* _Work instructions_
Quote only the lines from the top of the listing below down to and including the line with "calls for a".
========================================================================
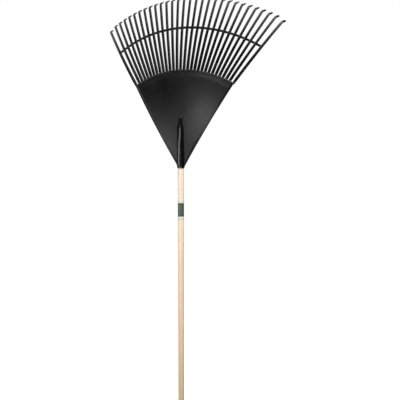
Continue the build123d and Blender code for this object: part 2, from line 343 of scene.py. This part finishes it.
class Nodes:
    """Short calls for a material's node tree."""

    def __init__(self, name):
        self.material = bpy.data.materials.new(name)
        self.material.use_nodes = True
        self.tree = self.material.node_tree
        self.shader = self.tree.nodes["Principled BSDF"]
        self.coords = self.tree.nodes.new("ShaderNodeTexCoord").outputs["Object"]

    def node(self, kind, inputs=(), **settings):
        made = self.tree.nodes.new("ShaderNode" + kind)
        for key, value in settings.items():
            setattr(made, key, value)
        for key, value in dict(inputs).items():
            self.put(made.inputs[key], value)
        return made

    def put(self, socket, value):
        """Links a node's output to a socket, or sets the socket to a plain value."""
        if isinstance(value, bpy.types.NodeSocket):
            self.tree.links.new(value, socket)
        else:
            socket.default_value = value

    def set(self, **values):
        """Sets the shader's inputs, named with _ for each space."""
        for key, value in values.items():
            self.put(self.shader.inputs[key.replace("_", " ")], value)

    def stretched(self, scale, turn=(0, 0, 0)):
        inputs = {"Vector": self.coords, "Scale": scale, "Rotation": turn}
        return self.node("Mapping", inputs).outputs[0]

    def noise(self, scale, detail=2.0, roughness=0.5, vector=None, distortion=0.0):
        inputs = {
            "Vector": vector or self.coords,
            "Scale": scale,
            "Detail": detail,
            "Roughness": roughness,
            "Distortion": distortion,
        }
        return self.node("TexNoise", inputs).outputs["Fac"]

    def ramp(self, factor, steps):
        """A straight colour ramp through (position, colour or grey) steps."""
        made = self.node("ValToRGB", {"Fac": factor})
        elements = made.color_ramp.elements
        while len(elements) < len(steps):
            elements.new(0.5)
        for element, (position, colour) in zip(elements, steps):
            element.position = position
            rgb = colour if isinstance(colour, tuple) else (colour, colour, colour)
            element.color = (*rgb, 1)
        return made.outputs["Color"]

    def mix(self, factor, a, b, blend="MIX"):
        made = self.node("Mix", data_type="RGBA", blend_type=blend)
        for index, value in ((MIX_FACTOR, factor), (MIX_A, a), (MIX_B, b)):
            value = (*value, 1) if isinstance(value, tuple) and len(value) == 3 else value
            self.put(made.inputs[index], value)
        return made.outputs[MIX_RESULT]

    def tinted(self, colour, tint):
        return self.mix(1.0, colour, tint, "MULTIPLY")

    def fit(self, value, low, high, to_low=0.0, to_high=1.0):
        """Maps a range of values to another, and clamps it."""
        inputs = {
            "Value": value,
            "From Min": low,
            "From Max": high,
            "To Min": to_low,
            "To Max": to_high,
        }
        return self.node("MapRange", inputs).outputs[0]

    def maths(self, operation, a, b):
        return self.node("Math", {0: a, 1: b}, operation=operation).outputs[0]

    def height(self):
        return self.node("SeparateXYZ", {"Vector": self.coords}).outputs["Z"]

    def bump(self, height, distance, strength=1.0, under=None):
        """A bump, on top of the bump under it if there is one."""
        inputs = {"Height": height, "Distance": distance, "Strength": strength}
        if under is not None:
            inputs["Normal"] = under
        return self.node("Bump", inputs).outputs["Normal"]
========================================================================
* _Completed exercise_
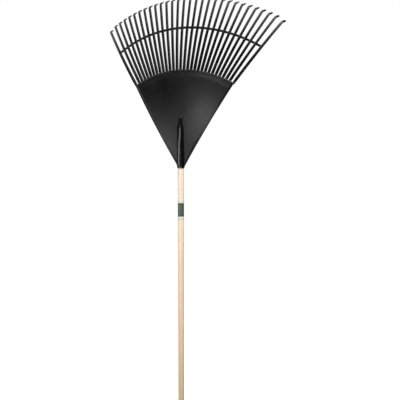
Continue the build123d and Blender code for this object: part 2, from line 343 of scene.py. This part finishes it.
class Nodes:
    """Short calls for a material's node tree."""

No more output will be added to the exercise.